Since we all know that Pathfinder is a rules based game of what you "can do"...

This isn't actually true. Sometimes the rules tell you what you can do. Sometimes the rules tell you what you can't. Everything else you have to extrapolate/infer from context/GM fiat/etc.

e.g: Are there any rules that tell you how to handle sliding down a set of stairs on a shield while shooting orcs in the face with your bow? No.
Could a GM setup a series of skill checks/feat requirements etc to allow a player to do this? Yes.

While we would consider this an impossible feat in the real world (largely on account of their being no real world orcs), it is certainly well within the realm of high fantasy story telling.


A reminder that all constructs will obey their creator, even if they're intelligent.

Construct Creation Rules (Construct handbook pgs 6-7) wrote:
Once the crafting process is complete, the resulting construct is ready to receive orders. A construct recognizes its creator intuitively and obeys all commands issued to it by that individual.

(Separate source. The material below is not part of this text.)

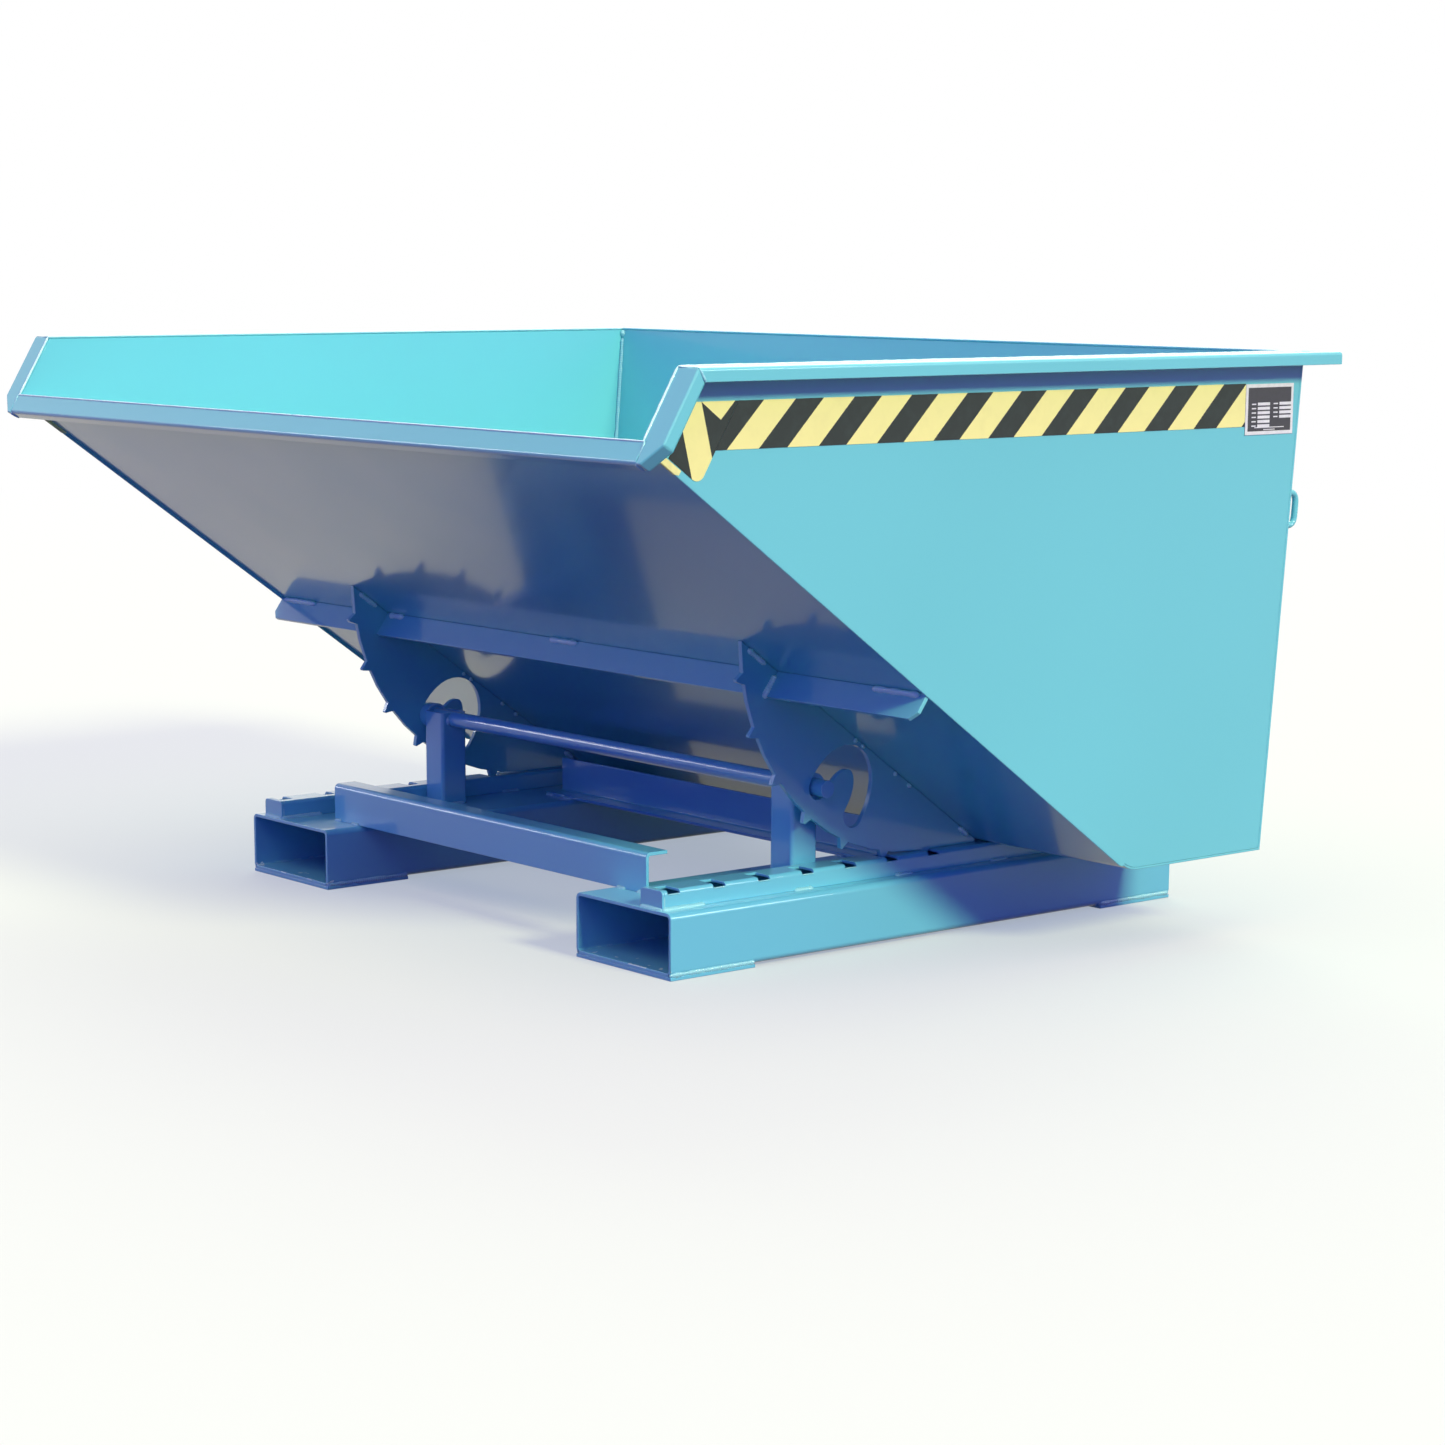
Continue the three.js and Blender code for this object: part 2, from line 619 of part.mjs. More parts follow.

No one is arguing the opposite. Just how well they carry those out is the question.


Cavall wrote:
No one is arguing the opposite. Just how well they carry those out is the question.

You might wanna double check that one with a few of the other people who have commented so far.


well yes. as i said that part right there ('A construct recognizes its creator intuitively and obeys all commands issued to it by that individual.') about obeying the orders - in my game it's because of having no int score so it does what it is programed to - follow the creator orders

once it has an int score it is no longer bound by said rule
- again this is not the rules, it's my own spin on them. the 'follow all orders it gets without thinking them over' is because it has no brain to think them over.


It “obeys” commands, but not necessarily to the best of its abilities. It can have its own goals. If you create an unfriendly portrait, you better be prepared to deal with a jerk genie scenario, and word all of your commands very carefully. For instance, if you tell it to stay in a room, be prepared for it to escape with the room.